Integrated Vertical Axis Wind Turbine System Generates More Power from Less Wind with Smaller Turbines
Inventors: Md Maruf Hossain
WiSys is currently seeking strategic partners in the wind power generation industry that are interested in further developing this innovative integrated vertical axis wind turbine system for small- and large-scale applications, ultimately providing a route to market for commercialization
Although horizontal axis wind turbines currently dominate the wind power industry, their vertical axis counterparts offer several advantages. For example, vertical axis systems are powered by wind coming from all 360 degrees and are better suited for turbulent, small and inconsistent wind situations. They can also be scaled to smaller sizes and installed at relatively high densities, making them more compatible with residential and urban settings than horizonal systems. In addition, vertical systems are generally lighter weight and allow key electronic and mechanical components to be placed at ground level for easier installation and maintenance. Despite these advantages, vertical axis wind turbines have been underutilized. The main reason for this is that vertical systems have been perceived to be less efficient at producing energy than horizontal systems.

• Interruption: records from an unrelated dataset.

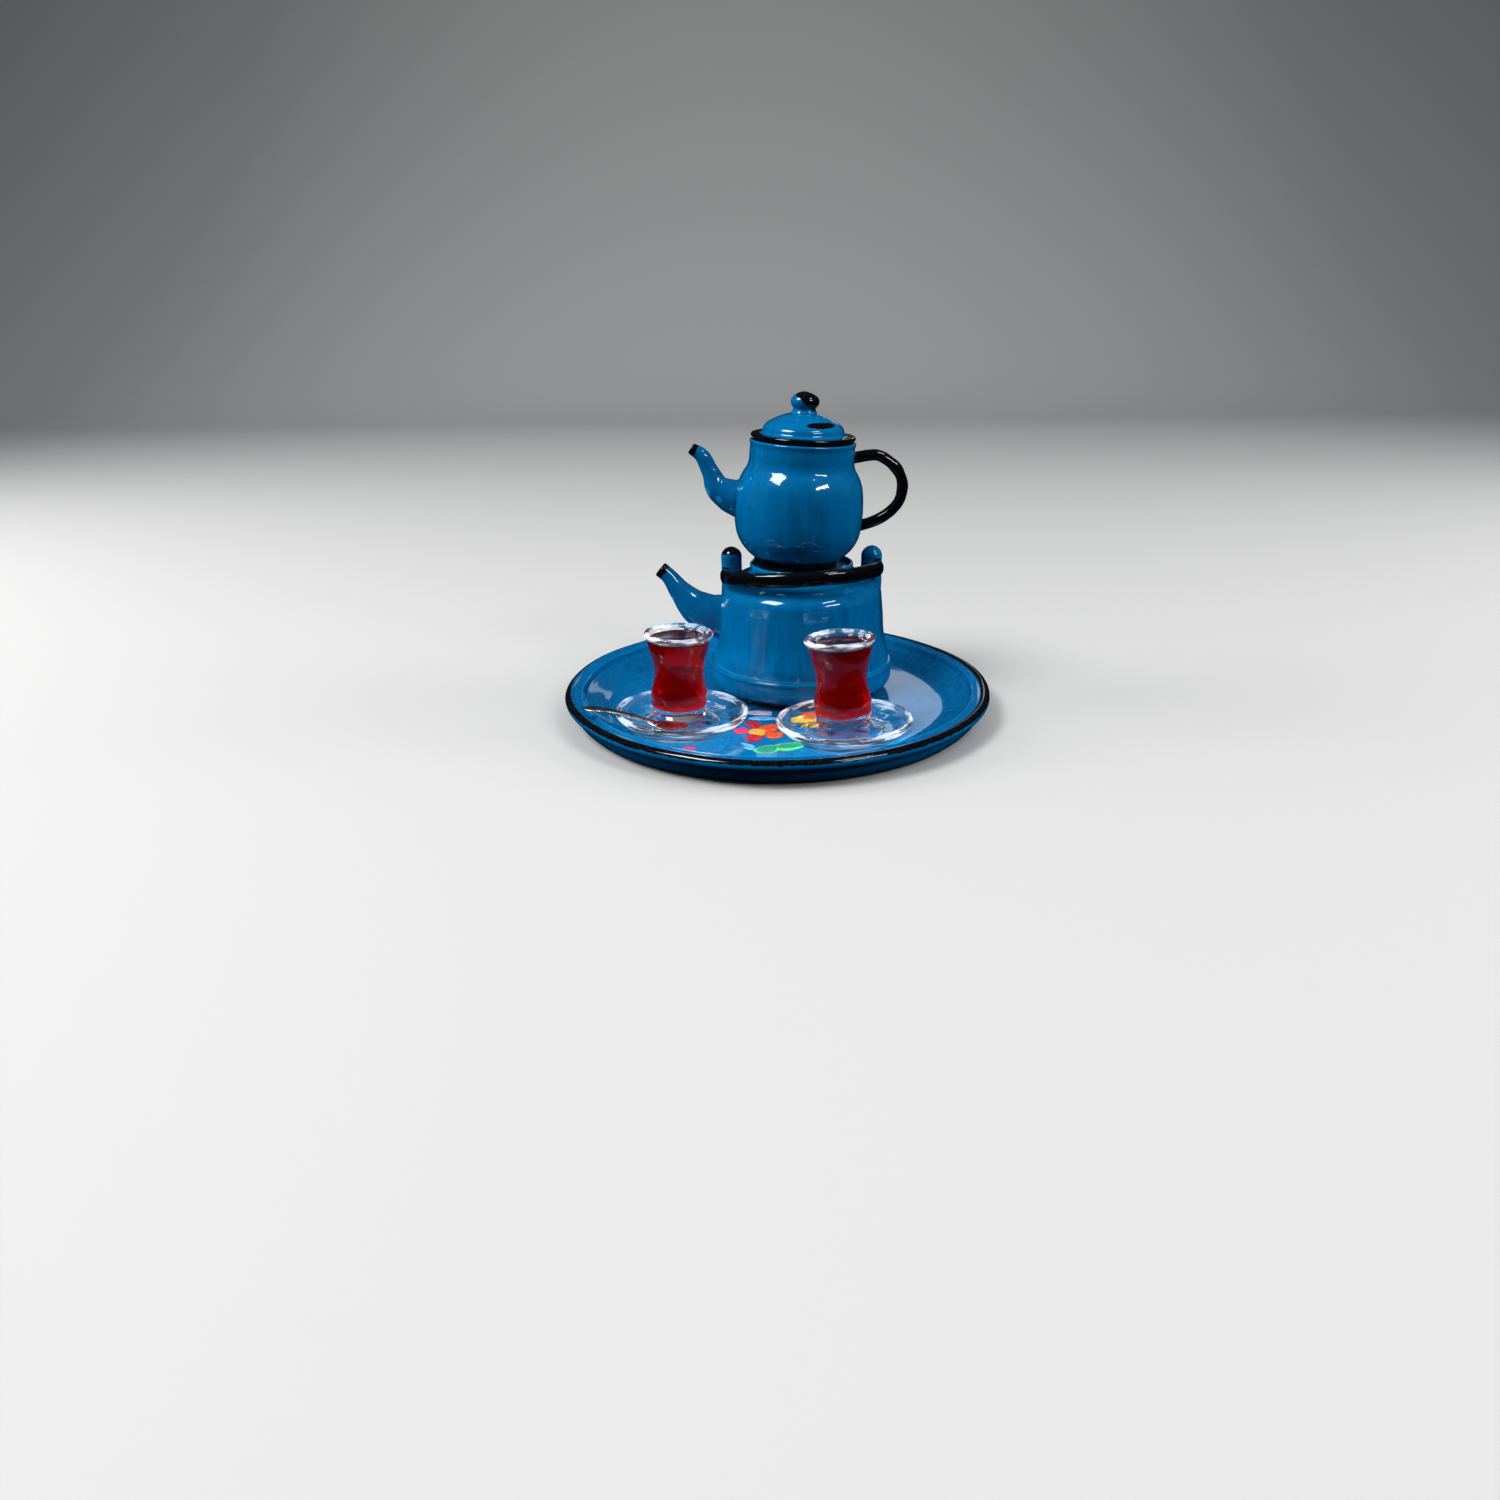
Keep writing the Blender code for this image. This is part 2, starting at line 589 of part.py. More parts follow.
kettle = frame_at("kettle_axis", KETTLE_X, KETTLE_Y, 0.0)
kettle_wall = wall_cutter("kettle_wall_cutter", kettle_wall_outline(), 5.0, KETTLE_SIDES, kettle)
make_kettle_base(kettle)
make_kettle_foot(kettle)
make_kettle_body(kettle)
make_kettle_spout(kettle, kettle_wall)
for word, side in (("left", -1), ("right", 1)):
    make_lug("kettle_lug_" + word, side, kettle, kettle_wall)
    make_pin("bail_pin_" + word, side, kettle)
make_bail()

lean = Matrix.Rotation(math.radians(TEAPOT_LEAN_DEG), 4, "Y")
lift = TEAPOT_FOOT_RADIUS * math.sin(math.radians(TEAPOT_LEAN_DEG))
teapot = frame_at("teapot_axis", TEAPOT_X, KETTLE_Y, SEAT_HEIGHT + lift, lean)
teapot_wall = wall_cutter("teapot_wall_cutter", teapot_wall_outline(), -1.0, TEAPOT_SIDES, teapot)
make_teapot_foot(teapot)
make_teapot_body(teapot)
make_teapot_spout(teapot, teapot_wall)
make_teapot_handle(teapot, teapot_wall)
make_lid(teapot)
make_knob(teapot)

make_service("left", LEFT_SAUCER, 1.6, (-0.45, 1.2), 0.0)
make_service("right", RIGHT_SAUCER, 2.7, (0.0, 1.45), -2.0)
make_spoon()
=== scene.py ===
import json
import math

import bmesh
import bpy
import numpy as np
from mathutils import Matrix, Vector, noise


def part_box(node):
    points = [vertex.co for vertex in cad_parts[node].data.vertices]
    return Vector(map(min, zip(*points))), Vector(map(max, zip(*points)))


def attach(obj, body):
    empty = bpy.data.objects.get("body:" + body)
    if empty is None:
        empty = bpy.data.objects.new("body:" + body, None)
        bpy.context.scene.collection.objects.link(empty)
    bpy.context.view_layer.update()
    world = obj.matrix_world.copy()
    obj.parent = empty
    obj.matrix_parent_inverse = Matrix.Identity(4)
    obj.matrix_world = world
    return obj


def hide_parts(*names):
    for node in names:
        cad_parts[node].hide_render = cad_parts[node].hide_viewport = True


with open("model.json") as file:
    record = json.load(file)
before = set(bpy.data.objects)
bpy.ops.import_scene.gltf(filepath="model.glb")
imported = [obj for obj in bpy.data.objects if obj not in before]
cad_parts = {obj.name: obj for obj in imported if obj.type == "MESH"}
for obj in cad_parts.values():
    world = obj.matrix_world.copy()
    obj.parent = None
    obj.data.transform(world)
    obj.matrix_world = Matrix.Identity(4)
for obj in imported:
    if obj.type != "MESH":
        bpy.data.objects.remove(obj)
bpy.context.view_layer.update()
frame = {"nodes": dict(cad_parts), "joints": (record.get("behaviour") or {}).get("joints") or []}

MM = 0.001  # metres in the millimetre that the shapes below are written in
TRAY_FLOOR = 1.3  # height of the tray's floor over its underside
TEA_LEVEL = 12.75  # height of the tea over the glass's foot
GLASS_IOR = 1.5
TEA_IOR = 1.34
EDGE = "edge"  # vertex value: above 0 enamel is black, and towards 1 glass gets pale painted highlights
ALL_BLUE = -5.0
ALL_BLACK = 5.0


# ---------------------------------------------------------------- places taken from the frame

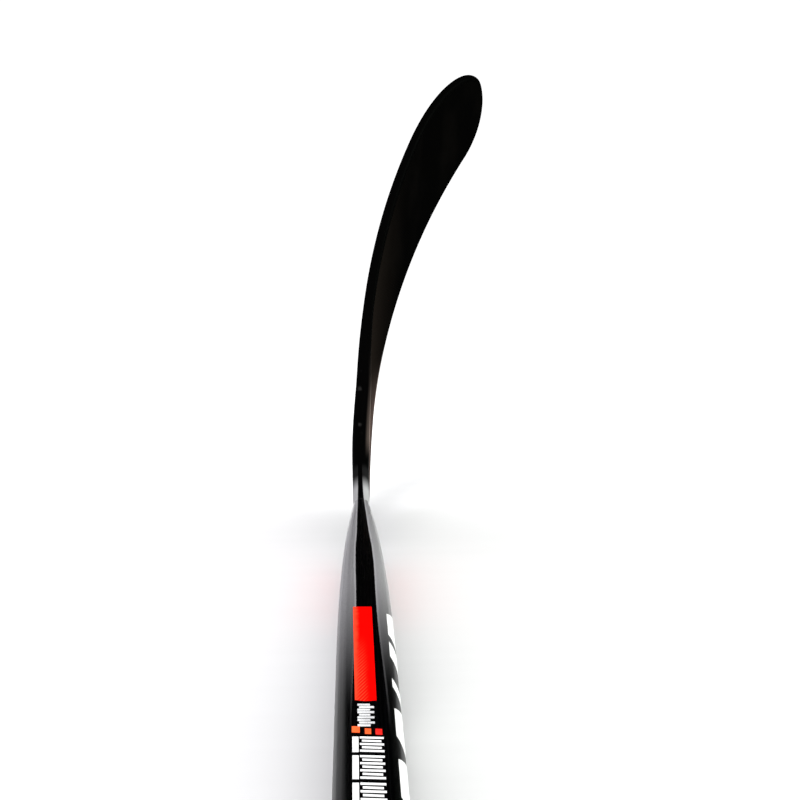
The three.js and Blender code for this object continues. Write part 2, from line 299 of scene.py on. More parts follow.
def bottom_path():
    centre = (HEEL_RADIUS * math.tan(BEND / 2), HEEL_RADIUS)
    parts = turning_path(-ALONG * HEEL, centre, HEEL_RADIUS, BEND)
    toe = (BLADE_LENGTH - TOE_BOTTOM_LENGTH, TOE_MIDDLE)
    parts.append(ellipse(toe, (TOE_BOTTOM_LENGTH, TOE_MIDDLE), -math.pi / 2, 0))
    return np.concatenate(parts)


def top_path():
    edge_end = np.array([BLADE_LENGTH - TOE_TOP_LENGTH, TOE_HEIGHT])
    reach = (BLADE_HEIGHT - NECK_DEPTH * math.cos(BEND)) / math.sin(BEND)
    crotch = FRONT * NECK_DEPTH - ALONG * reach
    edge = (edge_end - crotch) / np.linalg.norm(edge_end - crotch)
    turn = math.acos(ALONG @ edge)
    centre = crotch - ALONG * CROTCH_RADIUS * math.tan(turn / 2) + FRONT * CROTCH_RADIUS
    parts = turning_path(FRONT * NECK_DEPTH - ALONG * HEEL, centre, CROTCH_RADIUS, turn)
    toe = (edge_end[0], TOE_MIDDLE)
    parts.append(ellipse(toe, (TOE_TOP_LENGTH, TOE_HEIGHT - TOE_MIDDLE), math.pi / 2, 0))
    return np.concatenate(parts)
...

An assistant professor of engineering technology at the University of Wisconsin-Green Bay has developed an innovation that improves the power generation efficiency of vertical axis wind turbine systems and reduces installation and maintenance costs. Conventional wind generation systems are currently limited by a configuration requiring one turbine to one power generator and drive train. The novel technology presented here removes this limitation by combining multiple vertical axis turbines with a single generator and drive train. This approach allows a reduction in size, weight and inertia of each turbine and a reduction in electrical and mechanical infrastructure. The result is a system that operates in less wind and generates more power per multi-turbine tower. In addition to increased capacity for electricity generation, other benefits related to this integrated turbine technology include ground level installation and maintenance of fewer generators and electrical components, options to reduce noise, and lower transportation barriers and costs.
- Small and large-scale residential and commercial power generation;
- Smart cities;
- Military, disaster relief agencies and others in need of portable electricity generation;
- Locations where daylight hours are limited (alternative to solar;
- Offshore installations;
- Locations with low wind speed;
- Pumping water;
- Grinding grains.
- Increased wind power capacity;
- Power generation at low speeds;
- Reduction in turbine size;
- Reduced number of generators and electronics;
- Reduced turbine transportation barriers; smaller turbines;
- Ground level placement of generator, electronics and gearbox;
- Cost savings in installation and maintenance;
- Option to reduce noise thorugh underground installation of mechanicals.
Stage of Development
A system prototype of this invention has been developed, tested at low wind speed, and has demonstrated an increase in mechanical power. This 1-kilowatt prototype consists of three mechanically connected vertical axis turbines integrated with one common driveshaft and single electric generator. A 2.4-fold increase in accumulated mechanical power over a conventional single turbine system has been shown, and it is anticipated an even greater increase can be achieved. Ongoing prototype testing will involve integration with electrical components and testing at higher wind speeds.